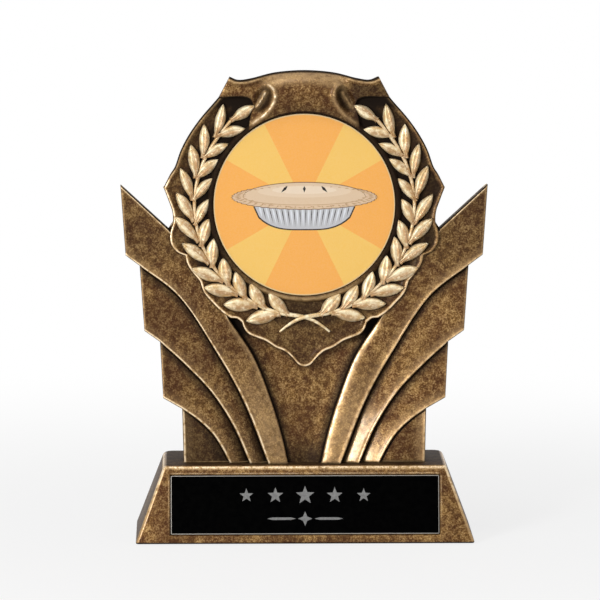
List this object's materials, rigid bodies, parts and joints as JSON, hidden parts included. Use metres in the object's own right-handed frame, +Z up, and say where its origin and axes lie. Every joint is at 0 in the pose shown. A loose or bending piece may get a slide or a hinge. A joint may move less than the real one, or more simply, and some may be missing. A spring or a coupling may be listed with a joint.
{
  "type": "laurel wreath award plaque on a base",
  "caption": "Leaning cast resin plaque with stepped fan wings, a laurel wreath round a printed centre disc and a scrolled crest, screwed to a sloped base with a black engraving plate.",
  "frame": {"origin": "centre of the underside of the felt pad, midway across the base's width and depth", "axes": "+X towards the viewer's right when the plaque is faced, the disc faces -Y, +Z up"},
  "size_m": [0.1028, 0.0396, 0.1317],
  "materials": {
    "bronze_resin": "satin antique bronze wash with gold rubbed edges",
    "printed_film": "glossy print",
    "white_sheet": "matt",
    "foam_tape": "matt",
    "black_plate": "satin black",
    "film_tape": "matt",
    "zinc_steel": "zinc plated",
    "felt": "napped felt"
  },
  "bodies": {
    "root": {"plaque": "bronze_resin", "base": "bronze_resin", "centre_print": "printed_film", "centre_backing_disc": "white_sheet", "centre_foam_pad": "foam_tape", "engraving_plate": "black_plate", "plate_adhesive": "film_tape", "fixing_screws": "zinc_steel", "fixing_washers": "zinc_steel", "felt_pad": "felt"}
  },
  "joints": []
}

----

(Goal of the exercise)
Copy all of the data. Keep every word exactly as it is.

(Response)
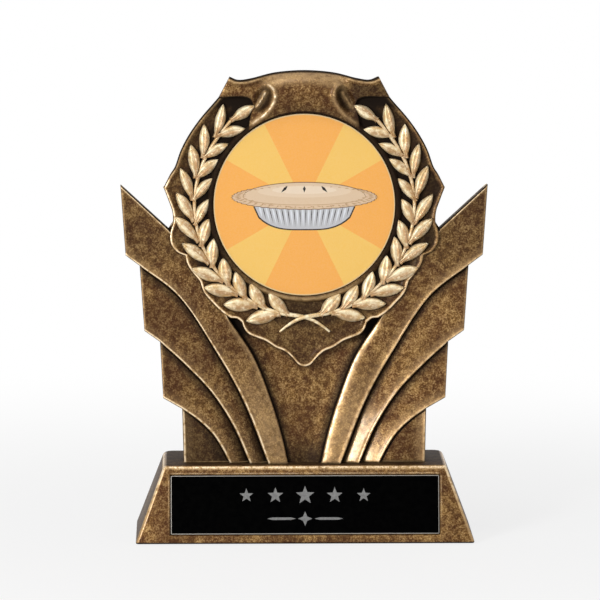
List this object's materials, rigid bodies, parts and joints as JSON, hidden parts included. Use metres in the object's own right-handed frame, +Z up, and say where its origin and axes lie. Every joint is at 0 in the pose shown. A loose or bending piece may get a slide or a hinge. A joint may move less than the real one, or more simply, and some may be missing. A spring or a coupling may be listed with a joint.
{
  "type": "laurel wreath award plaque on a base",
  "caption": "Leaning cast resin plaque with stepped fan wings, a laurel wreath round a printed centre disc and a scrolled crest, screwed to a sloped base with a black engraving plate.",
  "frame": {"origin": "centre of the underside of the felt pad, midway across the base's width and depth", "axes": "+X towards the viewer's right when the plaque is faced, the disc faces -Y, +Z up"},
  "size_m": [0.1028, 0.0396, 0.1317],
  "materials": {
    "bronze_resin": "satin antique bronze wash with gold rubbed edges",
    "printed_film": "glossy print",
    "white_sheet": "matt",
    "foam_tape": "matt",
    "black_plate": "satin black",
    "film_tape": "matt",
    "zinc_steel": "zinc plated",
    "felt": "napped felt"
  },
  "bodies": {
    "root": {"plaque": "bronze_resin", "base": "bronze_resin", "centre_print": "printed_film", "centre_backing_disc": "white_sheet", "centre_foam_pad": "foam_tape", "engraving_plate": "black_plate", "plate_adhesive": "film_tape", "fixing_screws": "zinc_steel", "fixing_washers": "zinc_steel", "felt_pad": "felt"}
  },
  "joints": []
}